Protesters in Tizi Ouzou, an important city in the largely ethnic Berber region of Kabylie, waved the blue, green and yellow flag of the Amazigh movement for cultural and political rights.

In the capital, authorities throttled the internet to slow communications and reporting on the protests, and blocked public transport access to protest venues, tactics used by Arab regimes during the 2011 uprisings against long-standing dictatorships.

Police tried to block protesters from the main squares and fired tear gas, but showed restraint: Algeria’s police are better trained and paid than counterparts in other Arab autocracies, and the journalist who attended the protests said they mostly stood on the sidelines despite a years-long ban on protests in the capital.

Beyond the election and the disconnect between Mr Bouteflika’s entourage and the country’s youthful population, Algerians of all political leanings have long been angry at the country’s ruling elite over perceived corruption and the squandering of the country’s vast hydrocarbon wealth.

According to Swiss media outlets, Mr Bouteflika is currently in a Geneva hospital where he is recovering from respiratory and neurological medical complications that apparently leave him unable to speak.
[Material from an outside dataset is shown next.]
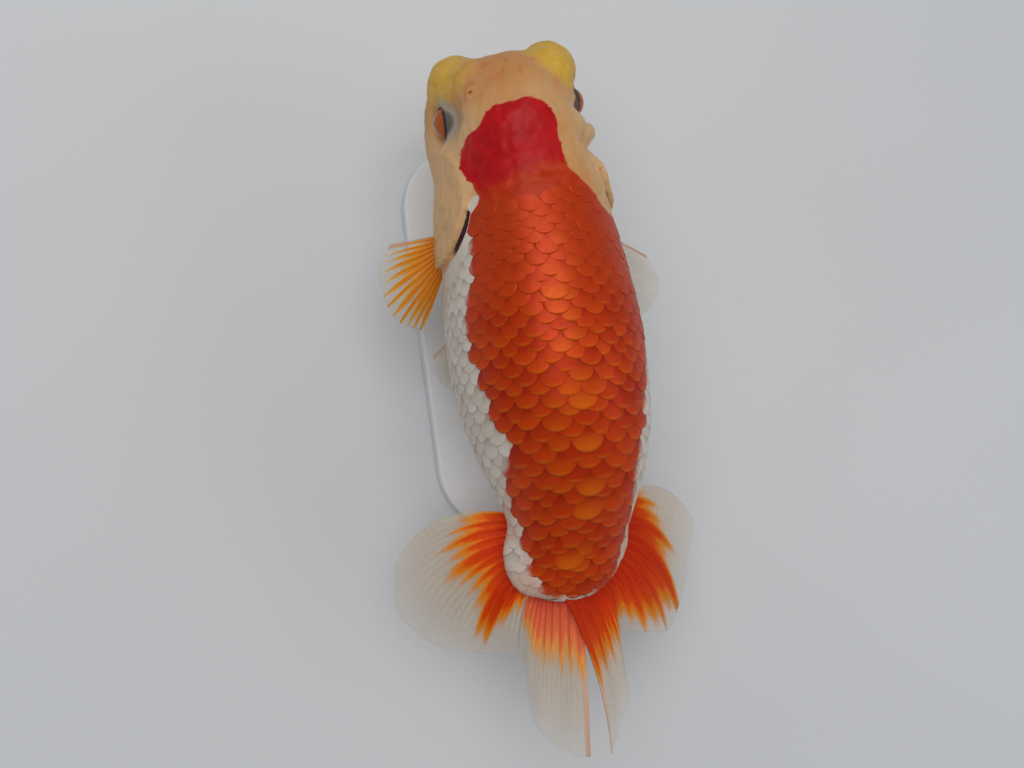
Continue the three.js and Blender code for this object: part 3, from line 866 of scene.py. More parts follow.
def skin_material():
    """Moist skin: cream wen, yellow lobes, the crimson cap, the red back and the pearly flanks."""
    s = Shader("skin")
    broad = s.noise(9, 3)
    fine = s.noise(1.6, 4, 0.6)
    wander = s.swing(s.noise(2.2, 3, 0.6), 1.8)
    cream, wen = wen_colours(s, broad, fine, wander)
    flank = flank_colour(s, broad, cream)
    colour = s.mix(s.ramp(s.attribute("wen"), 0.35, 0.65), flank, wen)
    colour = with_hollows(s, with_red(s, colour, fine, wander))
    grain = s.plus(s.noise(0.55, 3, 0.6), s.times(fine, 1.4))
    return s.finish(
        colour, s.dull(fine, 0.42, 0.58),
        normal=s.bump(grain, 0.05),
        subsurface_weight=0.2,
        subsurface_radius=(0.0016, 0.0006, 0.0003),
        subsurface_scale=1.0,
        specular_ior_level=0.16,
        coat_weight=0.04,
        coat_roughness=0.25,
    )


def red_scales(s, tip, across, tint, fine, broad):
    """Each red scale darkens towards its hidden root, painted shade under the scale ahead, with a
    light rim; some have a gold middle.
    """
    crisp = s.attribute("crisp")
    # From painted shade at the root to the scale's own red towards its tip.
    body = s.ramp(tip, 0.3, 0.85)
    blurred = s.math("SUBTRACT", 1.0, crisp)
    red = s.mix(s.scaled(blurred, 0.5, body), ROOT_SHADE_RED, RED_ORANGE)
    lean = s.scaled(tint, 0.75, s.times(broad, 0.35))
    red = s.mix(s.times(body, lean), red, ORANGE)
    rim = s.times(s.ramp(s.plus(tip, s.times(fine, 0.08)), 0.86, 1.0), crisp)
    red = s.mix(s.times(rim, 0.5), red, GOLD)
    middle = s.ramp(s.math("ABSOLUTE", across), 0.2, 1.0, 1.0, 0.25)
    middle = s.times(middle, s.ramp(tip, 0.4, 0.9))
    red = s.mix(s.times(s.attribute("gold"), s.scaled(middle, 0.75, 0.05)), red, GOLD)
    return s.mix(s.times(s.ramp(crisp, 0.0, 1.0, 1.0, 0.0), 0.75), red, NAPE)


def pearl_scales(s, tip, tint, broad):
    """Milky scales greying towards their roots as painted shade, with paler tips, a blush near the
    tail and cream under the throat.
    """
    # Painted shade at the root, giving way to the scale's own pearl.
    pearl = s.mix(s.ramp(tip, 0.35, 0.8), PEARL_ROOT_SHADE, PEARL)
    milky = s.scaled(tint, 0.6, s.times(broad, 0.4))
    pearl = s.mix(s.times(milky, s.ramp(tip, 0.3, 0.85)), pearl, PEARL_WHITE)
    pearl = s.mix(s.times(s.ramp(tip, 0.86, 1.0), 0.6), pearl, PEARL_WHITE)
    blush = s.times(s.attribute("blush"), s.ramp(s.noise(4.0, 2), 0.35, 0.7))
    pearl = s.mix(s.times(blush, 0.8), pearl, BLUSH)
    return s.mix(s.times(s.attribute("throat"), 0.85), pearl, PALE_CREAM)


def scale_material():
    """Wet scales, red inside the markings and pearly outside them, with fine spokes."""
    s = Shader("scales")
    tip, across, tint = (s.attribute(name) for name in ("tip", "across", "tint"))
    fine = s.noise(0.8, 3, 0.6)
    broad = s.noise(7, 3)
    edge = s.plus(s.attribute("red"), s.swing(s.noise(1.3, 2, 0.6), 1.2))
    red = red_scales(s, tip, across, tint, fine, broad)
    colour = s.mix(s.ramp(edge, -0.5, 0.5), pearl_scales(s, tip, tint, broad), red)
    spokes = s.math("SINE", s.times(across, 26.0))
    return s.finish(
        colour, s.dull(fine, 0.38, 0.52),
        metallic=s.ramp(edge, -0.5, 0.5, 0.12, 0.28),
        normal=s.bump(s.scaled(spokes, 0.3, fine), 0.010),
        specular_ior_level=0.15,
        coat_weight=0.04,
        coat_roughness=0.2,
    )


def fin_material(name, colours, clear, dense):
    """Thin membrane between rays: the coloured root fades along the rays into clear cream."""
    root_colour, zone_colour, edge_colour = colours
    s = Shader(name)
    ray = s.attribute("ray")
    along = s.attribute("along")
    fine = s.noise(0.7, 3, 0.6)
    flame = s.plus(s.attribute("red_reach"), s.swing(fine, 0.06))
    first = s.times(s.attribute("first_ray"), 0.8)
    membrane = s.mix(first, s.mix(ray, MEMBRANE, RAY_CREAM), FIRST_RAY)
    inner = s.mix(s.ramp(flame, 0.05, 0.34), zone_colour, root_colour)
    inner = s.mix(s.times(ray, 0.3), inner, zone_colour)
    colour = s.mix(s.ramp(flame, -0.16, -0.02), membrane, edge_colour)
    colour = s.mix(s.ramp(flame, -0.04, 0.12), colour, inner)
    see_through = s.scaled(ray, dense - clear, clear)
    see_through = s.times(see_through, s.ramp(along, 0.6, 1.0, 1.0, 0.4))
    cover = s.ramp(flame, -0.16, 0.06, 0.0, 0.99)
    alpha = s.math("MAXIMUM", s.math("MAXIMUM", see_through, cover), first)
    alpha = s.math("MAXIMUM", alpha, s.ramp(along, 0.02, 0.16, 1.0, 0.0))
    return s.finish(
        colour, s.dull(fine, 0.40, 0.55),
        alpha=alpha,
        metallic=s.times(cover, 0.2),
        normal=s.bump(fine, 0.05),
        specular_ior_level=0.1,
    )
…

Once a dynamic politician who guided the country into an era of relative stability following the civil war, he has been wheelchair bound, largely quiet and mostly absent from public view since suffering a stroke nearly six years ago.

Many Algerians suspect his brother Caid Bouteflika and a clique of shadowy business and military figures are pulling the strings of government, divvying up the country’s spoils and mismanaging the nation’s affairs without any accountability.

The Algerian uprising is being closely watched across the Middle East and North Africa. Financial analysts have cautioned that any major unrest or violence could badly damage a fragile economy.

For decades, the country was seen by westerners and Arab autocrats as an example of how Arab autocracies could employ security forces to squelch popular demands for change. But the expanding protests suggest Algeria’s stability – which has benefited western oil and gas firms doing business in the country – has been a chimera.

“Instead of ending unrest by addressing the underlying problems, they propose more repression,” wrote Hassan Hassan, a scholar. “This approach is reinforced by deteriorating economic conditions and dwindling resources, which make the regimes less capable of resolving the underlying issues.”